··· INFORMATION SHOWN ···

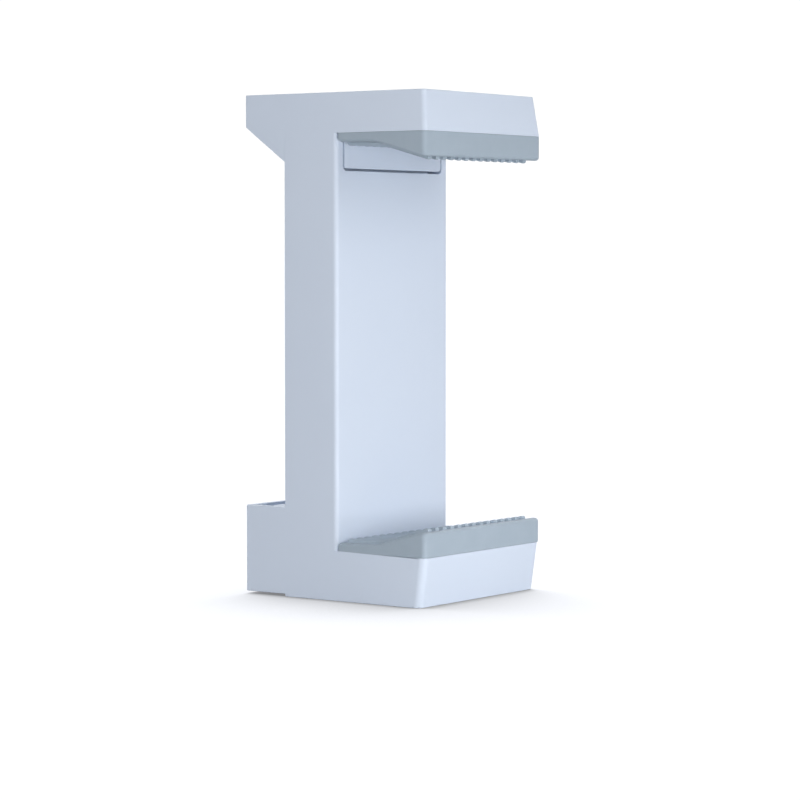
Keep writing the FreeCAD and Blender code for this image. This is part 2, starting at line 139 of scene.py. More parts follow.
def linear(colour: str) -> tuple[float, float, float, float]:
    """Turn an sRGB hex colour to linear.

    Args:
        colour: six hex digits after a #.

    Returns:
        Red, green, blue and an alpha of one.
    """
    shares = [int(colour[i : i + 2], 16) / 255 for i in (1, 3, 5)]
    red, green, blue = (s / 12.92 if s <= 0.04045 else ((s + 0.055) / 1.055) ** 2.4 for s in shares)
    return red, green, blue, 1.0


def per_metre(size: float) -> float:
    """A texture's scale for a pattern whose features measure this many millimetres."""
    return 1 / (size * MM)


def add_node(tree: bpy.types.NodeTree, kind: str, feeds: dict | None = None, **settings: object) -> bpy.types.Node:
    """Add one node to a tree.

    Args:
        tree: the node tree.
        kind: the node's class, such as ShaderNodeTexNoise.
        feeds: input name or number to the output socket that feeds it.
        settings: the node's own properties, or its inputs' names with underscores for spaces, to their values.

    Returns:
        The new node.
    """
    node = tree.nodes.new(kind)
    for name, value in settings.items():
        if hasattr(node, name):
            setattr(node, name, value)
        else:
            node.inputs[name.replace("_", " ")].default_value = value
    for name, output in (feeds or {}).items():
        tree.links.new(output, node.inputs[name])
    return node


def deselect_all() -> None:
    """Leave nothing selected, in object mode, so that the next operator acts on its own piece alone."""
    if bpy.context.object and bpy.context.object.mode != "OBJECT":
        bpy.ops.object.mode_set(mode="OBJECT")
    bpy.ops.object.select_all(action="DESELECT")


def select(*objects: bpy.types.Object) -> None:
    """Select these objects alone, and make the first one active.

    Args:
        objects: what is selected.
    """
    deselect_all()
    for obj in objects:
        obj.select_set(True)
    bpy.context.view_layer.objects.active = objects[0]


def settle(obj: bpy.types.Object) -> None:
    """Move an object's place, turn and scale into its mesh."""
    select(obj)
    bpy.ops.object.transform_apply(location=True, rotation=True, scale=True)


def add_block(name: str, low: Vector, high: Vector) -> bpy.types.Object:
    """Add a cube primitive, as large as the box between two corners.

    Args:
        name: the object's name.
        low: one corner, in metres.
        high: the corner across from it.

    Returns:
        The new object, settled at the origin.
    """
    deselect_all()
    bpy.ops.mesh.primitive_cube_add(size=1, location=(low + high) / 2)
    block = bpy.context.object
    block.name = block.data.name = name
    block.scale = [abs(b - a) for a, b in zip(low, high)]
    settle(block)
    return block


def modify(obj: bpy.types.Object, kind: str, **settings: object) -> None:
    """Give an object one modifier and apply it.

    Args:
        obj: the object.
        kind: the modifier's type.
        settings: the modifier's properties.
    """
    select(obj)
    modifier = obj.modifiers.new(kind.title(), kind)
    for name, value in settings.items():
        setattr(modifier, name, value)
    bpy.ops.object.modifier_apply(modifier=modifier.name)


def smooth(obj: bpy.types.Object, angle: float = 32.0) -> None:
    """Shade an object smooth, and keep its flat faces flat.

    Args:
        obj: the object.
        angle: edges that bend by more degrees than this stay sharp.
    """
    select(obj)
    bpy.ops.object.shade_smooth_by_angle(angle=math.radians(angle), keep_sharp_edges=False)
    modify(obj, "WEIGHTED_NORMAL", keep_sharp=True, weight=80)


def join(first: bpy.types.Object, *others: bpy.types.Object) -> bpy.types.Object:
    """Join several objects.

    Args:
        first: the object that takes the others in.
        others: the objects that end in it.

    Returns:
        The first object.
    """
    select(first, *others)
    bpy.ops.object.join()
    return first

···

* [WHAT YOU WILL DO]: Restate the listing exactly, starting at its first line and ending at the line where "colour: six hex digits after a #." occurs; include both and no other lines.

* [TASK SOLUTION]:
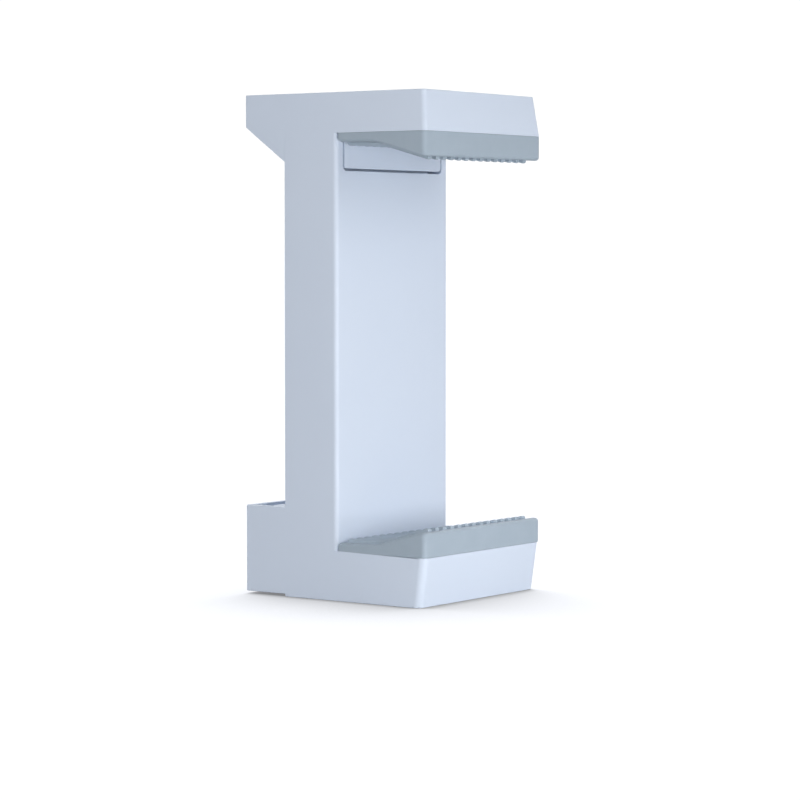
Keep writing the FreeCAD and Blender code for this image. This is part 2, starting at line 139 of scene.py. More parts follow.
def linear(colour: str) -> tuple[float, float, float, float]:
    """Turn an sRGB hex colour to linear.

    Args:
        colour: six hex digits after a #.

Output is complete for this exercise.